The company said the move, including pledges to repatriate offshore cash, would result in an aftertax charge of $16 billion in the first quarter.
Excluding the proposed GE Capital divestitures, first-quarter revenue fell 3 percent to $33.1 billion, trailing the average $34.2 billion estimate. On that basis, adjusted profit from continuing operations slid 5 percent to $3.1 billion.
With the GE Capital effect, sales were down 12 percent to $29.4 billion, and the adjusted loss from continuing operations was $10.9 billion.
Revenue from the oil and gas unit declined 8 percent, the most among GE’s industrial businesses, and profit dropped 3 percent.
GE notified regulators during the quarter of plans to cut as many as 575 jobs from its Lufkin division, which makes oilfield pumps.
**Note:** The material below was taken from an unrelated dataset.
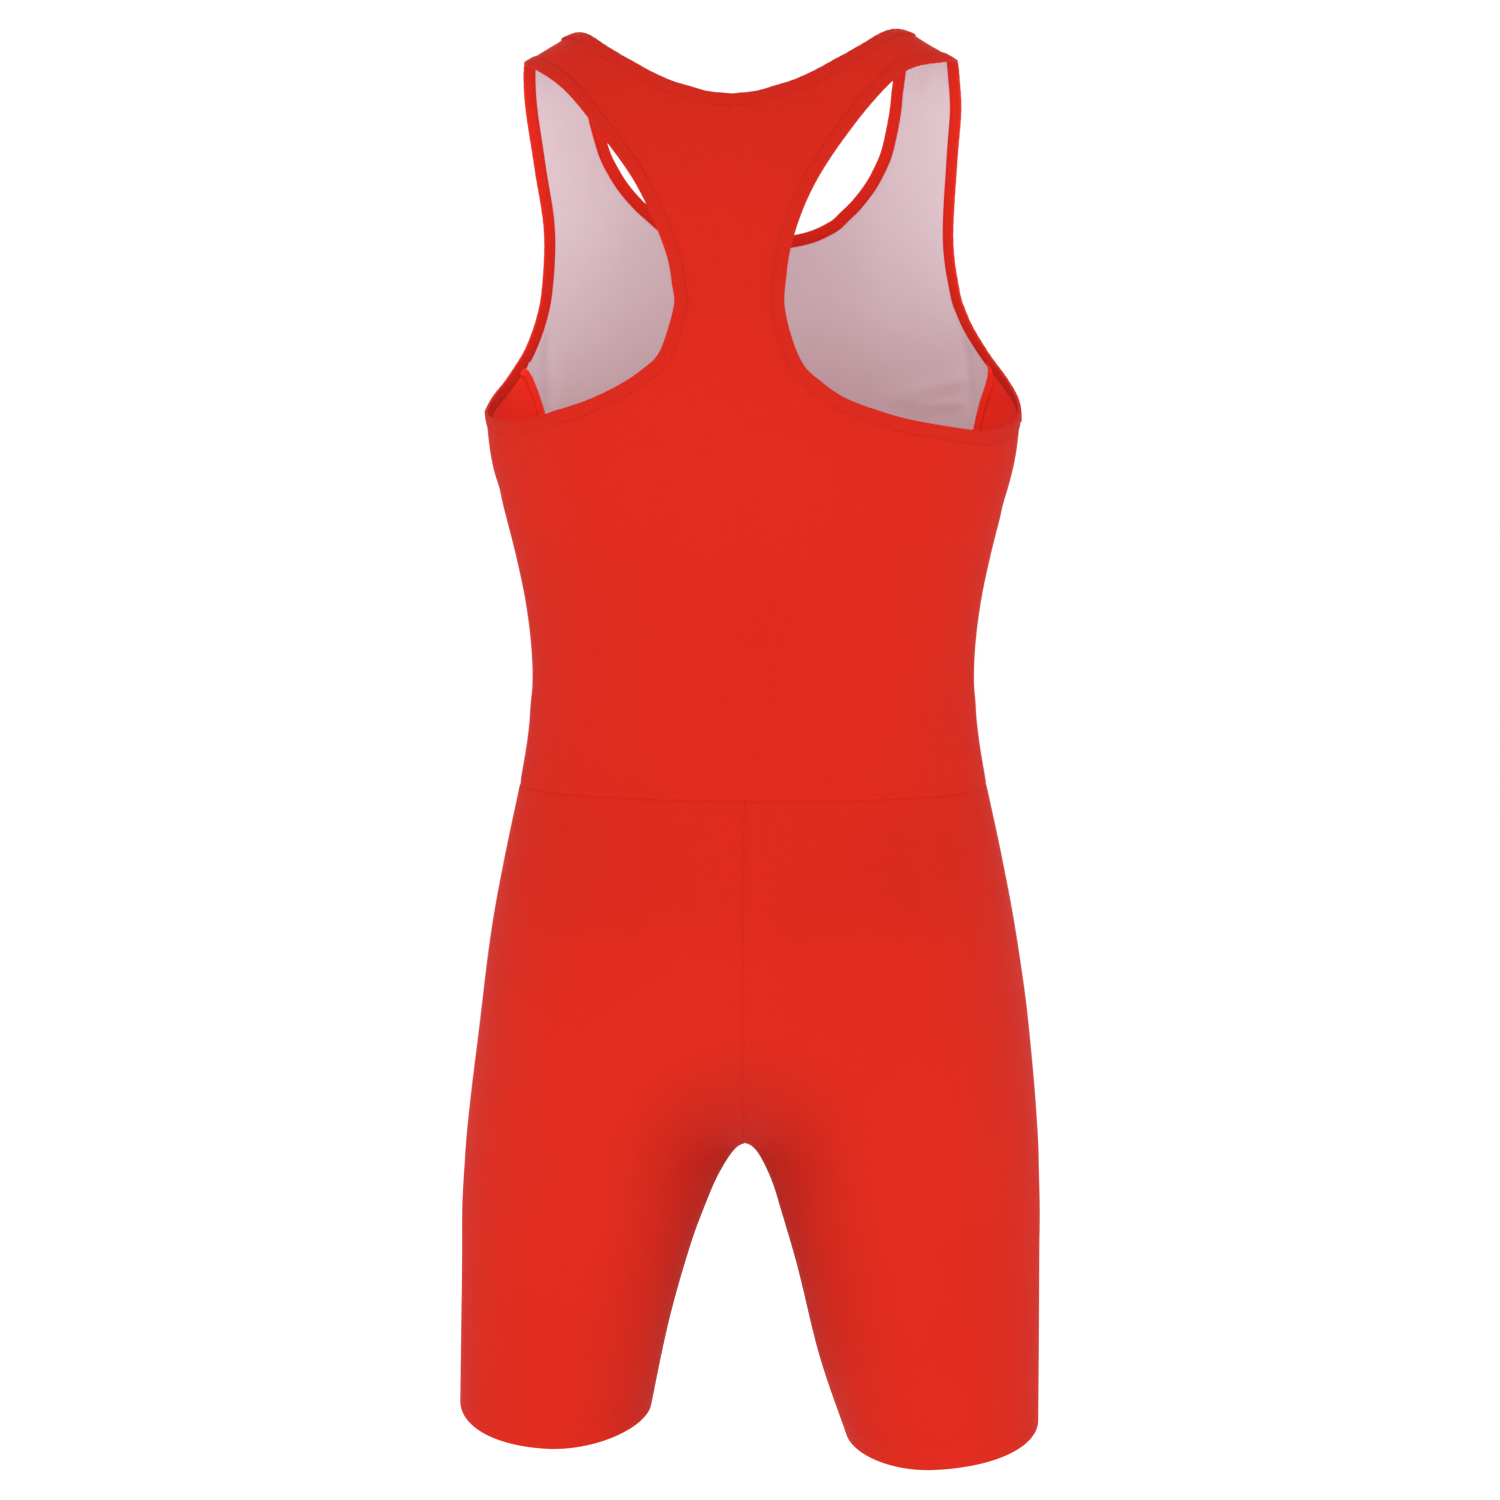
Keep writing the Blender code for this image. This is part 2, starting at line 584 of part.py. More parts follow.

While GE has said sales and earnings in the crude unit may fall as much as 5 percent this year, the company could make acquisitions in the oil and gas industry, according to Julian Mitchell, an analyst with Credit Suisse Group AG.
“If oil prices stabilize, consolidation in oil and gas is likely to accelerate, and GE could well participate,” Mitchell said in an April 12 note.
GE Power & Water, which is rolling out a new heavy-duty H-class gas turbine this year, boosted revenue 4 percent.
The unit is set to grow this year with the 12.4 billion-euro ($13.4 billion) acquisition of Alstom SA’s energy business, a deal that is under review by European regulators.
Industrial margins, a metric used by investors to gauge the strength of GE’s operations, rose 1.2 percentage points to 14.6 percent.
For the full year, industrial earnings will be $1.10 to $1.20 a share, GE said, reaffirming an earlier forecast.